Instructions for the task: Output the material below in full, exactly as it is.

Collected data:

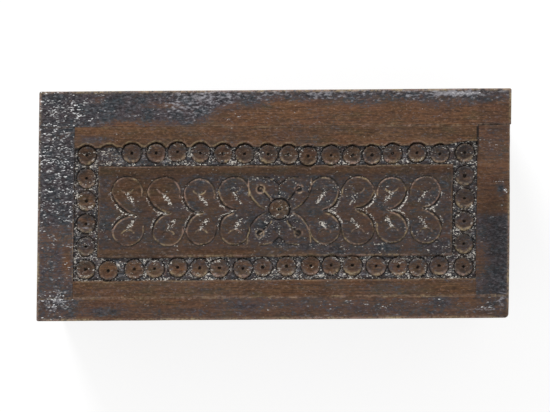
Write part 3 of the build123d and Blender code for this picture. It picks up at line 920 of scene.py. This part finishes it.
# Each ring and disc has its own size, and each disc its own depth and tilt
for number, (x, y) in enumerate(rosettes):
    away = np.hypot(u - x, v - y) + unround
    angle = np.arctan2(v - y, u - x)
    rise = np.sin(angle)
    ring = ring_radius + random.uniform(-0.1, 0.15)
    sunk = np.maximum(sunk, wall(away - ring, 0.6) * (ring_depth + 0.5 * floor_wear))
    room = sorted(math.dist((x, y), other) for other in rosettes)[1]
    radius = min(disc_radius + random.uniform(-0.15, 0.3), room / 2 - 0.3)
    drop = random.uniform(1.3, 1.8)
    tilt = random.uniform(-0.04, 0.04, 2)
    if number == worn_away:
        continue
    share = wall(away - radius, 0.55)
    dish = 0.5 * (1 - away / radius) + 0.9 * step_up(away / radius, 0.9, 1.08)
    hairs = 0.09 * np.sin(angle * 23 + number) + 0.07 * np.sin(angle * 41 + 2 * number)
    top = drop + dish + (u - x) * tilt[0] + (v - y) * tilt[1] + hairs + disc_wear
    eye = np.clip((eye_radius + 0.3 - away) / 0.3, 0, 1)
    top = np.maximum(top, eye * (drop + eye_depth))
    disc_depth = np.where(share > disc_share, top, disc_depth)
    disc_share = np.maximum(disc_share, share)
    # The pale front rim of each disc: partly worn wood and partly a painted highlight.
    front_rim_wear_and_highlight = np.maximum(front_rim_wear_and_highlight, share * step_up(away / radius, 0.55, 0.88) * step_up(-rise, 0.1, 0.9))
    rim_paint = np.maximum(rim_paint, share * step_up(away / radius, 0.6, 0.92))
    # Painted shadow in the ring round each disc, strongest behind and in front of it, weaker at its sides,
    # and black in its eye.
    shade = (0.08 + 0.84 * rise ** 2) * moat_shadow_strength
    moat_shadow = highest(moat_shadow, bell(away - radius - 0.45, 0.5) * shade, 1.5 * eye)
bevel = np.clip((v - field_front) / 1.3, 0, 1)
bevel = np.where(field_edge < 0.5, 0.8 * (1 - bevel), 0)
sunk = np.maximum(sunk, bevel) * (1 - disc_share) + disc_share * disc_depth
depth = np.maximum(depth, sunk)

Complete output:
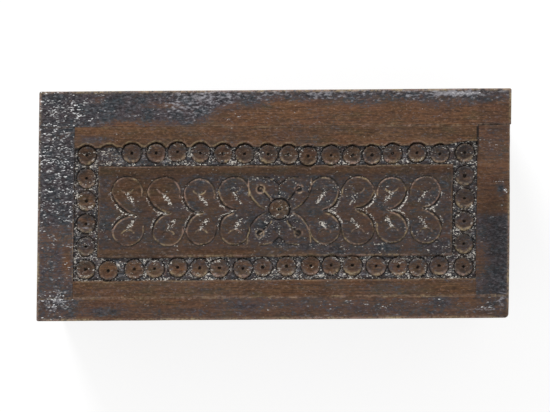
Write part 3 of the build123d and Blender code for this picture. It picks up at line 920 of scene.py. This part finishes it.
# Each ring and disc has its own size, and each disc its own depth and tilt
for number, (x, y) in enumerate(rosettes):
    away = np.hypot(u - x, v - y) + unround
    angle = np.arctan2(v - y, u - x)
    rise = np.sin(angle)
    ring = ring_radius + random.uniform(-0.1, 0.15)
    sunk = np.maximum(sunk, wall(away - ring, 0.6) * (ring_depth + 0.5 * floor_wear))
    room = sorted(math.dist((x, y), other) for other in rosettes)[1]
    radius = min(disc_radius + random.uniform(-0.15, 0.3), room / 2 - 0.3)
    drop = random.uniform(1.3, 1.8)
    tilt = random.uniform(-0.04, 0.04, 2)
    if number == worn_away:
        continue
    share = wall(away - radius, 0.55)
    dish = 0.5 * (1 - away / radius) + 0.9 * step_up(away / radius, 0.9, 1.08)
    hairs = 0.09 * np.sin(angle * 23 + number) + 0.07 * np.sin(angle * 41 + 2 * number)
    top = drop + dish + (u - x) * tilt[0] + (v - y) * tilt[1] + hairs + disc_wear
    eye = np.clip((eye_radius + 0.3 - away) / 0.3, 0, 1)
    top = np.maximum(top, eye * (drop + eye_depth))
    disc_depth = np.where(share > disc_share, top, disc_depth)
    disc_share = np.maximum(disc_share, share)
    # The pale front rim of each disc: partly worn wood and partly a painted highlight.
    front_rim_wear_and_highlight = np.maximum(front_rim_wear_and_highlight, share * step_up(away / radius, 0.55, 0.88) * step_up(-rise, 0.1, 0.9))
    rim_paint = np.maximum(rim_paint, share * step_up(away / radius, 0.6, 0.92))
    # Painted shadow in the ring round each disc, strongest behind and in front of it, weaker at its sides,
    # and black in its eye.
    shade = (0.08 + 0.84 * rise ** 2) * moat_shadow_strength
    moat_shadow = highest(moat_shadow, bell(away - radius - 0.45, 0.5) * shade, 1.5 * eye)
bevel = np.clip((v - field_front) / 1.3, 0, 1)
bevel = np.where(field_edge < 0.5, 0.8 * (1 - bevel), 0)
sunk = np.maximum(sunk, bevel) * (1 - disc_share) + disc_share * disc_depth
depth = np.maximum(depth, sunk)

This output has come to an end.